Summary of Recommendations


The four institutions that overreported or misreported their crime statistics should develop or strengthen procedures by August 2018 to review and adhere to applicable guidance related to the Clery Act when categorizing the Clery Act crimes they report. In addition, Bakersfield, Humboldt State, and San José State should create written procedures by August 2018 that clearly describe the Clery Act crime identification process they will follow to ensure that they do not underreport crime statistics in their annual security reports. Further, Berkeley City College should update its agreement with the Berkeley police department by August 2018 to ensure that it outlines the process for compiling crime statistics and defines the responsibilities of both parties.

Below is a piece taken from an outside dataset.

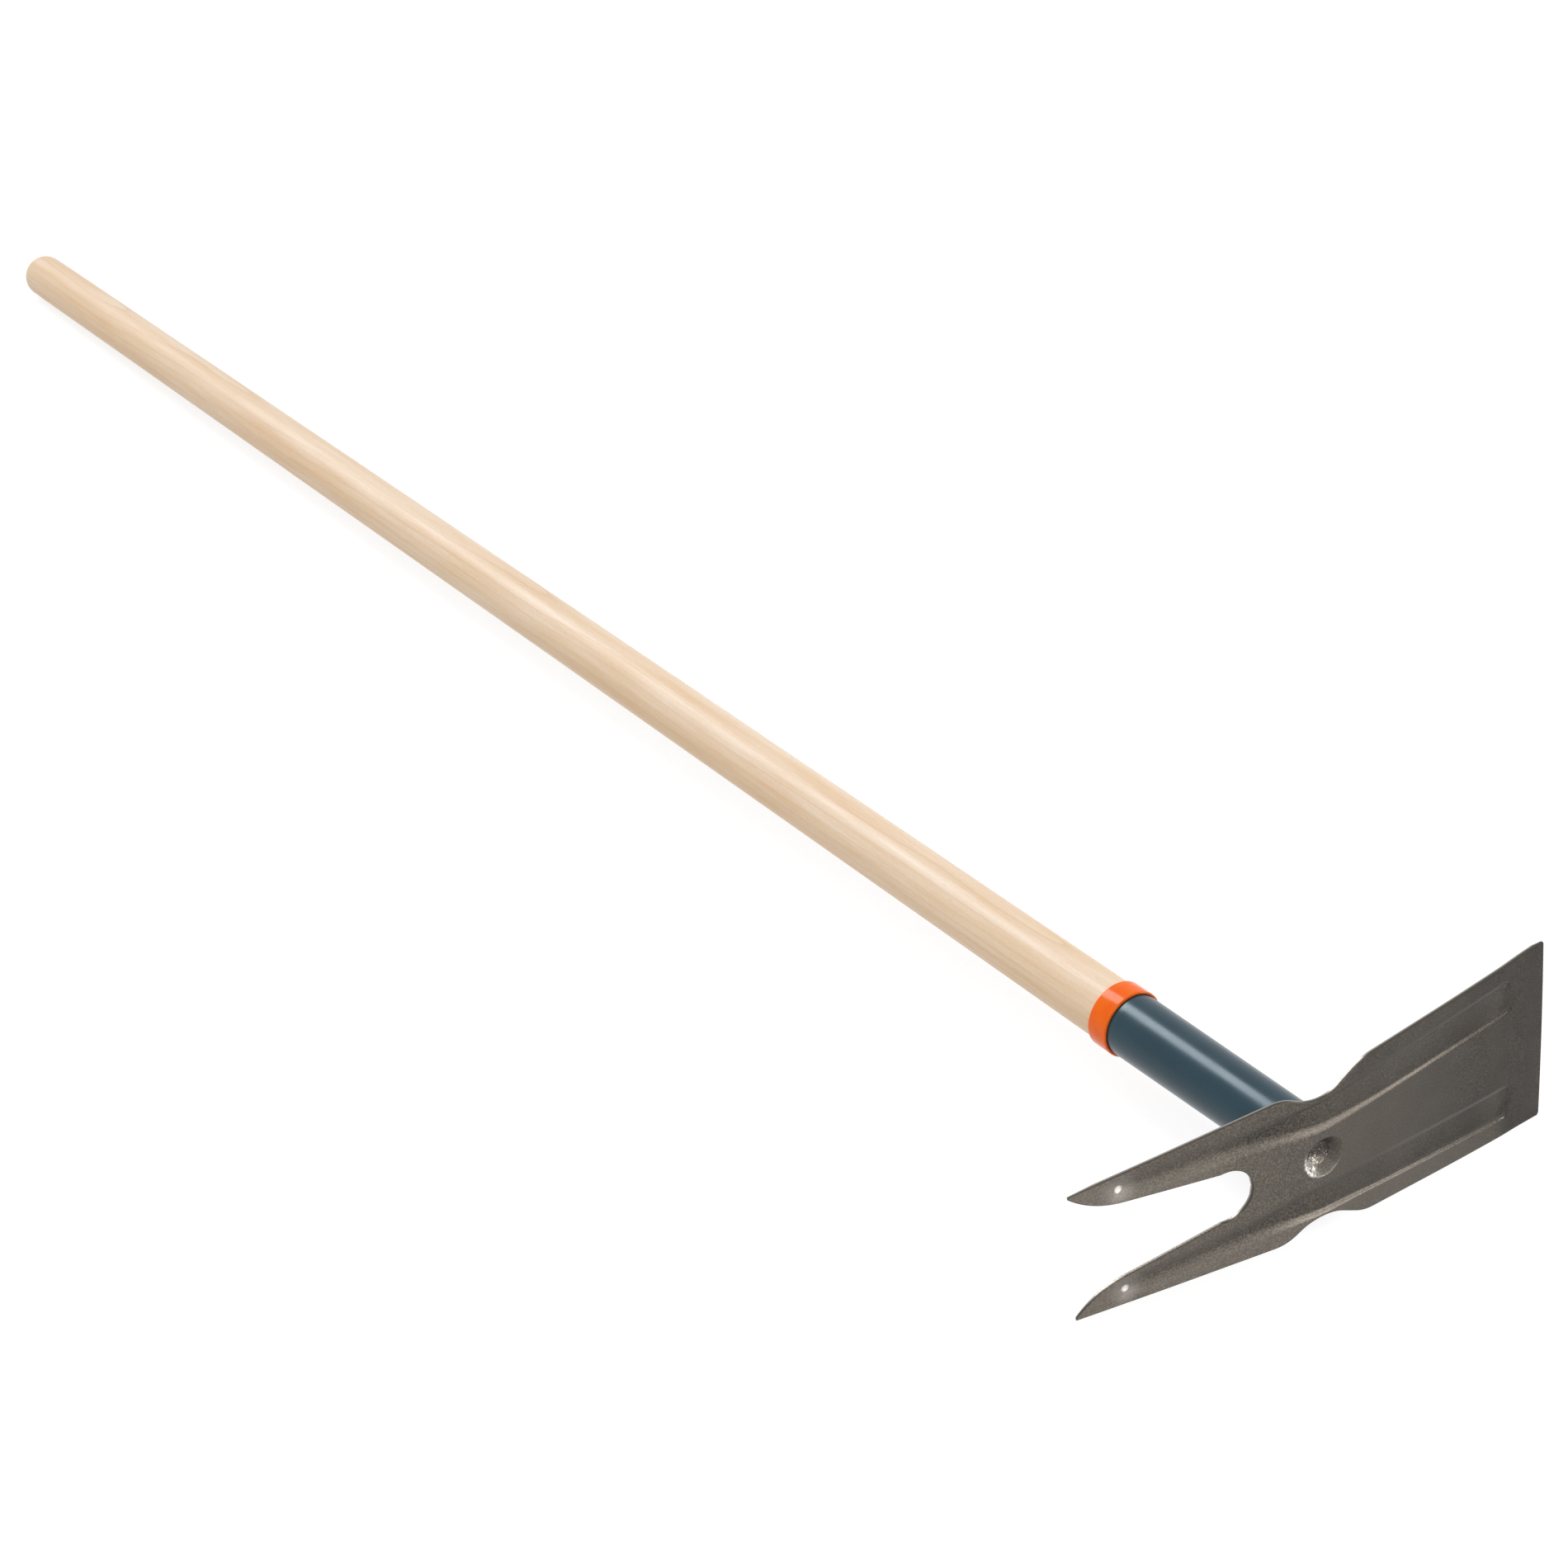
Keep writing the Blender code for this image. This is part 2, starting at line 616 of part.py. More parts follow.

To ensure that they develop and disclose all required policies as the Clery Act and federal regulations require, Bakersfield, Berkeley City College, Humboldt State, San José State, and West LA should review and adhere to applicable guidance related to the Clery Act. In addition, Azusa, Bakersfield, Berkeley City College, San José State, and West LA should implement detailed procedures by December 2018 for maintaining their daily crime logs to ensure that they are complete and up to date.

Systemwide Offices

By August 2018, the CSU Chancellor’s Office and UCOP should fully implement the recommendations we made in our July 2015 report. Specifically, the CSU Chancellor’s Office should provide more guidance to its institutions regarding their maintenance of their daily crime logs, and UCOP should include in its policy more detail regarding annual security report disclosures.

Agency Comments

All but one of the six institutions agreed with our recommendations. Azusa disagreed with our specific recommendations pertaining to it, raised concerns with some of our conclusions, and asserted that it has already taken action in other areas. Additionally, the CSU Chancellor’s Office, UCOP, and the three community college districts we reviewed agreed with our recommendations.